The sun is setting; the day is winding down with the sounds of the day’s work. The lawnmower finishes its last row of grass; the trash cans travel to the bottoms of driveways; the garage doors descend.
On a clear night, stars light up the sky. The anatomy of a star is somewhat of a miracle. I’m no astronomist, but the thought of giant balls of gas burning for billions of years – and so far away that by the time their light reaches our eyes here on earth, they’re completely burned out and dead – seems nothing short of miraculous to me. How can we see something light years away with our naked human eye? That something like that even exists in the universe we live in seems almost unbelievable.
Tonight, I can’t see any of those fanciful flaming miracles. But I know they’re there.

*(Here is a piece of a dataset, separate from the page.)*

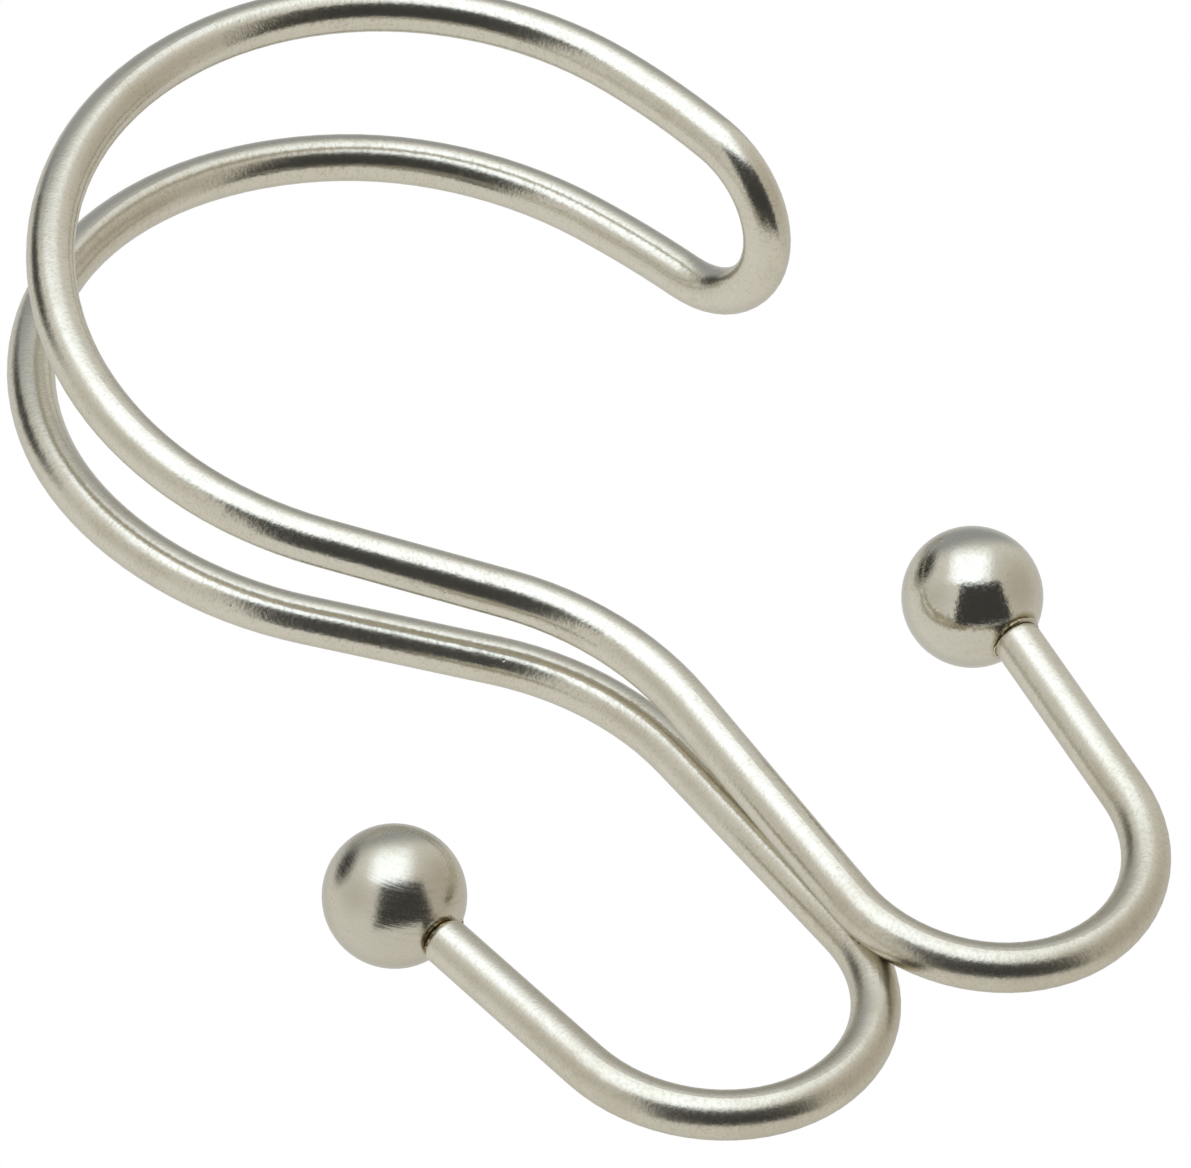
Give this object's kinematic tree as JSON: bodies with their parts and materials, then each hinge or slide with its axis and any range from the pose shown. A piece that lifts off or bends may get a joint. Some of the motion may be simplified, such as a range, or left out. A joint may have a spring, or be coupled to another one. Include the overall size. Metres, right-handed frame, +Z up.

The sky still glows orange and pink, and I know that it’s almost time to head back inside before those oranges and pinks fade to black.
But not everyone is bothered by the impending night sky; I stare at her for several seconds, and decide to wait a few more minutes.
She sits, poised and at the ready, yet unmoving, like a gargoyle staring down from its perch. Not a hair moves on her entire body. She eyes her prey intently:
A robin, hopping along the lush green grass, evidently unaware of her eyes fixated on its rust and chocolate feathers.
It bounces through the grass, pecking down between the blades before lifting its gaze back up. Another robin lands next to it and the pair skip together amongst the tall stalks. What they’re actually doing seems irrelevant; they could be staring at a piece of wet bread and she’d still be mesmerized by them.
Her tail twitches: the gargoyle awakens.
And with that instant flick of her tail, both robins fly away as quickly as they arrived.
Her head jolts upwards to follow them while her jaw chatters swiftly, eking out the softest of chirps as the pair of birds fly away.
She must now locate a new target.
Her ears dance around her head as she listens for another critter in the vicinity when her co-conspirator lets out a shout—he is stuck.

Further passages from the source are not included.